Sobre a perseguição aos judeus, em 1940 Pio XII escreveu, em papel timbrado do Vaticano, instruções claras aos padres: fazer tudo ao alcance para ajudar os judeus internados. A comunidade judaica de Roma, reconhecendo esses esforços, instalou uma placa no Museu da Libertação de Roma em homenagem ao pontífice.
O reconhecimento internacional não demorou a chegar. Em dezembro de 1940, Albert Einstein elogiou o papa em uma entrevista ao Time. Já em dezembro de 1942, o New York Times afirmou que a voz de Pio XII era "a única voz na escuridão que envolve a Europa neste Natal".
São poucos os registros que mostram a postura de Eugenio Pacelli, antes de se tornar papa, contra Hitler. A irmã Pascalina Lehnert, que trabalhou ao seu lado, lembrou que Pacelli o descreveu como "um homem completamente exaltado, capaz de pisar sobre cadáveres e eliminar tudo que se oponha a ele". Ele questionava como havia quem não percebesse a insanidade de Hitler.
Apesar desse posicionamento pessoal, durante a guerra Pio XII adotou uma diplomacia de neutralidade pública, evitando nomear diretamente os nazistas como responsáveis pelos horrores. Defensores argumentam que uma condenação aberta teria provocado retaliações ainda mais brutais contra católicos e judeus nos territórios ocupados.
Contudo, seu esforço pela paz gerou controvérsias. Quando Inglaterra e França prometeram apoiar a Polônia, o papa pediu que o país cedesse a algumas exigências alemãs para evitar a guerra. Alguns interpretam isso como um favorecimento à estratégia de Hitler, embora a intenção declarada fosse preservar a paz na Europa.
Mesmo com a invasão da Polônia em setembro de 1939, Pio XII continuou a dialogar com movimentos de resistência até o fim do conflito, mantendo canais de comunicação que ajudaram a salvar vidas.
O legado do pontífice ainda está em disputa.
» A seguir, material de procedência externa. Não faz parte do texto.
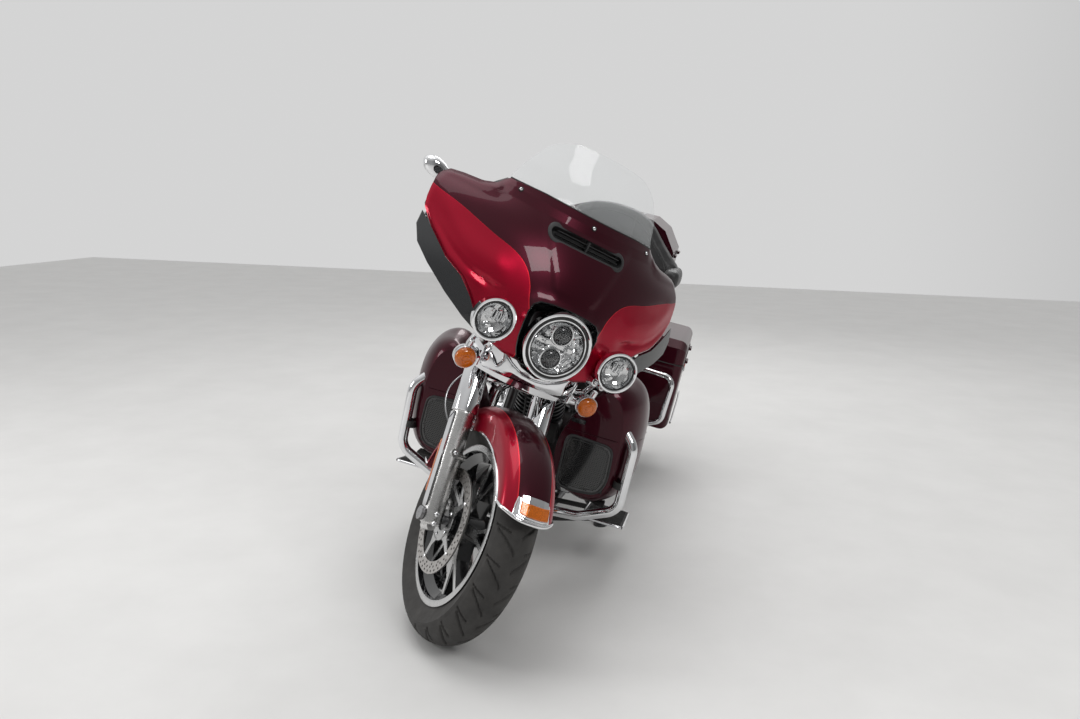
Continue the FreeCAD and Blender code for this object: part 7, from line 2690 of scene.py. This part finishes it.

O processo de canonização começou em 1965, e ele foi declarado Servo de Deus em 1990 por João Paulo II, avançando para Venerável em 2009 sob o papado de Bento XVI. Documentos recentemente divulgados por historiadores como David Kertzer sugerem que o papa era "nem o monstro antissemita chamado Papa de Hitler, nem o herói glorificado".
Essa visão equilibrada destaca como líderes religiosos enfrentam dilemas morais extremados quando o mundo se afunda no mal. A história de Pio XII nos lembra que, muitas vezes, julgamentos definitivos são difíceis quando se trata de decisões tomadas sob ameaça constante e em tempos de guerra total.